Admittedly Gill was not a star of the Westminster stage. Wales has produced such political luminaries as David Lloyd George, who led the UK during the first world war, and Aneurin Bevan, begetter of the National Health Service, but Gill is nowhere near that league.

Nevertheless, on the current political scene, he did hold some roles that made him noteworthy. He was leader of the UK Independence Party – Ukip – in Wales when Farage was the party leader and subsequently joined the Reform operation, becoming, albeit briefly, its leader in Wales.  

Now, just imagine if he had been a Labour politician. Kemi Badenoch would have been shrieking for blood, accusing the government and all its friends of being in the paw of the Russian bear, jeopardising the country for the sake of a miserly few pieces of silver. Farage himself would have been full of righteous indignation. But when the allegations about Gill first came to light, Farage’s allies claimed the Dear Leader hardly knew him.  

Gill’s identification with Reform seems to have blunted Badenoch’s urge to attack: maybe she is reluctant to embarrass a potential future partner, even if she continues to rule out any electoral pact, let alone a merger, with Farage’s gang. Meanwhile, Keir Starmer and the rest of the government appear to have decided that there is little mileage in going for Gill and, anyhow, they only have the bandwidth to deal with one spying issue at a time and it has to be the China case.  

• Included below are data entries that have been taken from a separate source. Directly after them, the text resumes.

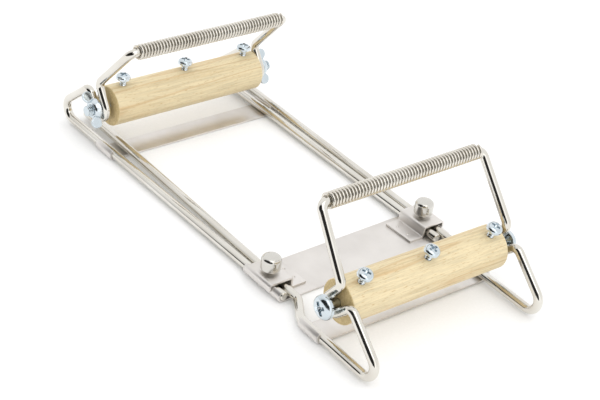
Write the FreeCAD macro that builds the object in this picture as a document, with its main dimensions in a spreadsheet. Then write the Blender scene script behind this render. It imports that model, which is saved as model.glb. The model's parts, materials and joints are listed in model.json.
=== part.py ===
"""Adjustable metal bead loom: two bent-wire end frames whose rails slide past each other.

Frame: millimetres, +Z up.  The origin is the centre of the clamp plate's underside, on the
surface that the loom stands on.  +X runs along the rollers and +Y from the clamp plate to
the far roller.  Each end frame is laid out about its own axle: "out" is the distance
outwards, away from the middle of the loom, and "side" is the distance along the roller.
"""
import FreeCAD, Part
import math
import os
from FreeCAD import Placement, Rotation, Vector

SIZES = (
    ("wire_dia", 4.0, "bent wire of both end frames"),
    ("rail_side", 45.0, "rail, leg and eye, from the frame's middle"),
    ("top_side", 43.6, "top corners, from the frame's middle"),
    ("top_out", -17.9, "top bar"),
    ("top_height", 56.3, "top bar"),
    ("near_left_top_in", 0.0, "near top bar's left corner, bent inwards"),
    ("near_left_top_rise", 0.6, "near top bar's left corner, bent upwards"),
    ("near_right_top_in", 1.2, "near top bar's right corner, bent inwards"),
    ("near_right_top_rise", 1.4, "near top bar's right corner, bent upwards"),
    ("arm_foot_out", 2.8, "bend between arm and eye"),
    ("arm_foot_height", 32.0, "bend between arm and eye"),
    ("far_axle_height", 20.5, "far roller and eye centre"),
    ("near_axle_height", 21.6, "near roller and eye centre"),
    ("eye_gap", 0.1, "eye round the axle screw, all round"),
    ("leg_top_out", 10.1, "bend between eye and leg"),
    ("leg_top_height", 26.2, "bend between eye and leg"),
    ("leg_slope", 41.0, "leg below the level, degrees"),
    ("top_bend", 3.4, "bend radius at the top corners"),
    ("arm_bend", 3.5, "bend radius at the foot of the arm"),
    ("leg_bend", 3.2, "bend radius at the top of the leg"),
    ("floor_bend", 5.5, "bend radius between leg and rail"),
    ("left_jog_shift", 7.15, "sideways step of the left near rail"),
    ("right_jog_shift", 5.23, "sideways step of the right near rail"),
    ("jog_bend", 6.0, "bend radius of that step"),
    ("jog_near", -16.5, "step's outer corner"),
    ("jog_far", -27.5, "step's inner corner"),
    ("near_rail_end", -194.0, "free ends of the near rails"),
    ("far_rail_end", -138.0, "cut ends of the far rails"),
    ("far_right_end_side", 42.8, "right far rail's cut end, drawn in by its clamp"),
    ("far_right_turn_out", -20.0, "where the right far rail starts to lean in"),
    ("far_right_turn_bend", 60.0, "bend radius there"),
    ("end_round", 0.8, "rounding of the wire's cut ends"),
    ("far_axle_y", 125.7, "far axle"),
    ("near_axle_y", -44.7, "near axle"),
    ("near_axle_x", -4.1, "near frame stands this far to one side"),
    ("near_yaw", -1.8, "near frame's turn about the vertical, degrees"),
    ("far_sheet", 0.9, "sheet of the far strap and the clamp plate"),
    ("near_sheet", 1.0, "sheet of the near strap"),
    ("strap_width", 12.0, "cross straps"),
    ("far_strap_out", -7.8, "middle of the far strap"),
    ("near_strap_out", -8.7, "middle of the near strap"),
    ("curl_end", 60.0, "end of a curled edge above the level, degrees"),
    ("plate_width", 23.6, "clamp plate"),
    ("plate_stop_gap", 0.25, "near rail to the plate's turned-up end"),
    ("plate_stop_height", 3.0, "turned-up end of the plate"),
    ("bracket_sheet", 1.0, "clamp bracket"),
    ("bracket_width", 16.0, "clamp bracket"),
    ("bracket_y", 1.0, "middle of the clamp brackets"),
    ("bracket_half", 5.3, "half the inside width of the arch"),
    ("bracket_flange", 8.6, "flange on the plate"),
    ("arch_under", 5.7, "underside of the arch"),
    ("arch_lip", 3.2, "lower edge of the arch's outer lip"),
    ("weld_dot", 0.7, "radius of a weld dimple"),
    ("weld_from_wall", 5.7, "weld dimples from the arch's wall"),
    ("weld_pitch", 6.5, "between two weld dimples"),
    ("left_pair_x", -42.75, "middle of the left pair of rails at the clamp"),
    ("right_pair_x", 45.25, "middle of the right pair of rails at the clamp"),
    ("stud_dia", 4.0, "clamp screw stud"),
    ("stud_gap", 0.06, "stud in the bracket and in the knob, all round"),
    ("stud_tip", 5.05, "lower end of the stud"),
    ("stud_top", 12.1, "upper end of the stud"),
    ("knob_dia", 8.6, "clamp screw knob"),
    ("knob_base", 8.1, "underside of the knob"),
    ("knob_tall", 6.6, "height of the knob"),
    ("knob_round", 1.9, "rounding of the knob's top"),
    ("spring_outer", 7.0, "coil spring"),
    ("spring_wire", 1.2, "spring wire"),
    ("spring_pitch", 1.62, "between two coils"),
    ("spring_turns", 50, "coils"),
    ("roller_dia", 19.0, "beech roller"),
    ("roller_long", 84.0, "beech roller"),
    ("far_roller_shift", 0.8, "far roller, to one side"),
    ("near_roller_shift", 0.6, "near roller, to one side"),
    ("roller_edge", 0.5, "chamfer at the roller's ends"),
    ("tie_pitch", 35.0, "between two tie screws"),
    ("far_tie_shift", 1.2, "far tie screws, to one side"),
    ("near_tie_lean", 17.0, "near tie screws lean outwards, degrees"),
    ("tie_dia", 3.0, "tie screw shank"),
    ("tie_head_dia", 6.8, "tie screw head"),
    ("tie_head_tall", 2.3, "tie screw head"),
    ("far_tie_proud", 3.0, "bare shank of the far tie screws"),
    ("near_tie_proud", 3.7, "bare shank of the near tie screws"),
    ("tie_deep", 7.0, "shank inside the wood"),
    ("far_axle_dia", 5.0, "threaded stud in the far roller's ends"),
    ("far_axle_end", 53.0, "free end of that stud, from the frame's middle"),
    ("near_axle_dia", 3.2, "near axle screw shank"),
    ("near_axle_head_dia", 10.4, "near axle screw head"),
    ("near_axle_head_tall", 3.3, "near axle screw head"),
    ("near_axle_head_side", 48.8, "underside of the head, from the frame's middle"),
    ("axle_deep", 18.0, "studs and screws inside a roller"),
    ("nut_side", 47.15, "wing nut's base, from the frame's middle"),
    ("nut_base_dia", 10.0, "wing nut hub at its base"),
    ("nut_top_dia", 8.4, "wing nut hub at its top"),
    ("nut_tall", 3.2, "wing nut hub"),
    ("nut_gap", 0.06, "wing nut on its stud, all round"),
    ("wing_sheet", 1.5, "thickness of a wing"),
    ("wing_tip_out", 6.4, "middle of a wing's round tip, from the stud"),
    ("wing_tip_up", 2.75, "the same, above the hub's base"),
    ("wing_tip_round", 2.5, "radius of a wing's tip"),
    ("left_wing_rise", 45.0, "left nut's outward wing above the level, degrees"),
    ("right_wing_rise", 65.0, "right nut's outward wing above the level, degrees"),
)

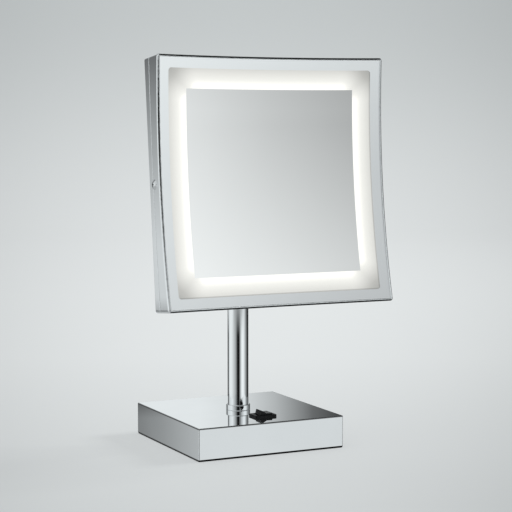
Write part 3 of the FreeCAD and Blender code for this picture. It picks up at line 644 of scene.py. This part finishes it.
def paper():
    """Seamless paper with a painted glow that stands in for the studio's light: brightest on the floor behind
    the object, falling off upward and sideways.

    depth and side are metres along and across the photo's line of sight, a fixed direction in the room.
    """
    made, n = material("backdrop_paper")
    x, y, z = n.split(n.place())
    sight_x, sight_y = 0.43, 0.90
    ramp_start, ramp_length = 0.3, 4.0
    middle_offset, viewpoint_back, falloff, most_loss = 0.015, 1.45, 8.0, 0.3
    depth = n.math("ADD", n.math("MULTIPLY", x, sight_x), n.math("MULTIPLY", y, sight_y))
    side = n.math("SUBTRACT", n.math("MULTIPLY", x, sight_y), n.math("MULTIPLY", y, sight_x))
    along = n.math("DIVIDE", n.math("ADD", depth, ramp_start), ramp_length)
    # Painted light: brightest on the floor behind the object, darker up the wall and out to the sides.
    floor_painted_light = n.ramp(along, [
        (0.0, (0.58, 0.60, 0.605)), (0.06, (0.66, 0.68, 0.685)), (0.2, (0.77, 0.79, 0.795)),
        (0.36, (0.79, 0.81, 0.815)), (0.65, (0.80, 0.82, 0.825)), (0.9, (0.78, 0.80, 0.805))])
    tone = n.mix(n.step(z, -0.1, 0.72), floor_painted_light, rgba((0.50, 0.525, 0.53)))
    distance = n.math("MAXIMUM", n.math("ADD", depth, viewpoint_back), 1.0)
    spread = n.math("DIVIDE", n.math("ADD", side, middle_offset), distance)
    loss = n.math("MINIMUM", n.math("MULTIPLY", n.math("POWER", spread, 2.0), falloff), most_loss)
    glow = n.multiplied(tone, n.math("SUBTRACT", 1.0, loss))
    n.surface(Base_Color=rgba((0.30, 0.31, 0.31)), Roughness=n.scale(n.noise(3.0), 0.8, 0.9),
              Emission_Color=glow, Emission_Strength=0.685, Specular_IOR_Level=0.0)
    return made


def ring_sweep(name, profile, look):
    """A surface of revolution about the stem's axis, from (radius, height) points."""
    mesh = bpy.data.meshes.new(name)
    shape = bmesh.new()
    sides, rings = 128, []
    turns = [2 * math.pi * k / sides for k in range(sides)]
    for radius, z in profile:
        rings.append([shape.verts.new((radius * math.cos(t), radius * math.sin(t), z)) for t in turns])
    for inner, outer in zip(rings, rings[1:]):
        for k in range(sides):
            shape.faces.new((inner[k], outer[k], outer[(k + 1) % sides], inner[(k + 1) % sides]))
    shape.faces.new(rings[0])
    shape.to_mesh(mesh)
    shape.free()
    for face in mesh.polygons:
        face.use_smooth = True
    mesh.materials.append(look)
    made = bpy.data.objects.new(name, mesh)
    bpy.context.scene.collection.objects.link(made)
    return made


def studio():
    """Paper floor that curves up into a wall all round, unseen in reflections."""
    curve_radius, floor_radius, wall_top, steps = 1.0, 2.6, 4.0, 12
    turns = [math.pi / 2 * k / steps for k in range(steps + 1)]
    curve = [(floor_radius + curve_radius * math.sin(t), curve_radius * (1 - math.cos(t))) for t in turns]
    wall = (floor_radius + curve_radius, wall_top)
    sweep = ring_sweep("backdrop", [(0.001, 0), (0.3, 0), (1.2, 0), *curve, wall], paper())
    sweep.visible_glossy = False


def softbox(name, location, aim, size, power):
    """A rectangular lamp pointed at a place, unseen in reflections."""
    data = bpy.data.lights.new(name, "AREA")
    data.shape, data.size, data.size_y, data.energy = "RECTANGLE", size[0], size[1], power
    lamp = bpy.data.objects.new(name, data)
    lamp.location = location
    lamp.rotation_euler = (Vector(aim) - Vector(location)).to_track_quat("-Z", "Y").to_euler()
    lamp.visible_glossy = False
    bpy.context.scene.collection.objects.link(lamp)


environment()
studio()
softbox("side_light", (2.6, -0.2, 1.7), (0, 0, 0), (1.0, 1.0), 46)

That the mainstream media should have decided to pay so little attention to Gill and to focus instead on the collapsed prosecution of alleged Chinese spies has been the cause of some comment, not least here in The New World. It is seen as evidence that the predominantly right wing media gives Reform and its acolytes an easy time, which is true. The question that remains, though, is, “Does it matter?”

Increasingly, it seems that the mass of the population limits their interest in current affairs to issues that they feel will affect their lives or provide a welcome respite from the daily grind. The prospect of higher taxes, job losses, or cuts in public services naturally excites strong feelings.

Most British people are, quite rightly, concerned about the economic future of the UK – and their worry is not about the reputation of the country but what it means for them. They are saving money rather than spending it; they are fearful about how they will cope with their old age when the government, like its predecessors, has still to do more than talk about the issue of social care. 

They remain distressed about the levels of immigration, their nervousness fuelled by politicians and the media. Some are frightened about benefits being cut and others – far too many – are worried about how they are going to feed their children.  

So they will probably not be too bothered to learn that someone they had never heard of had been taking cash from Russia to spread anti-Ukraine propaganda. For years there has been a deep worry in some parts of British public life about the determined infiltration of the British political system by Russia. 

Parliament’s Intelligence and Security Committee produced a report in 2019 which concluded that there was substantial evidence that Russian interference in British politics was commonplace. The then government, led by Boris Johnson, initially refused to publish the report. 

Scurrilous gossip tried to link this reluctance to Johnson’s friendship with the Lebedev family, which eventually culminated in the younger Lebedev, son of a KGB agent, becoming Lord Lebedev of Richmond and Siberia. It took several months, and heavy criticism from the committee’s chairman, Dominic Grieve, before the report was published but, on the basis of its findings, Gill’s antics were not as dangerous as the attempted manipulation of the Brexit referendum and other UK elections.  

Nevertheless, the public was not especially moved by the Russia Report – indeed most people are blissfully unaware of its existence. Depressing though it seems politicians have noted this public indifference, hence the silence over Gill.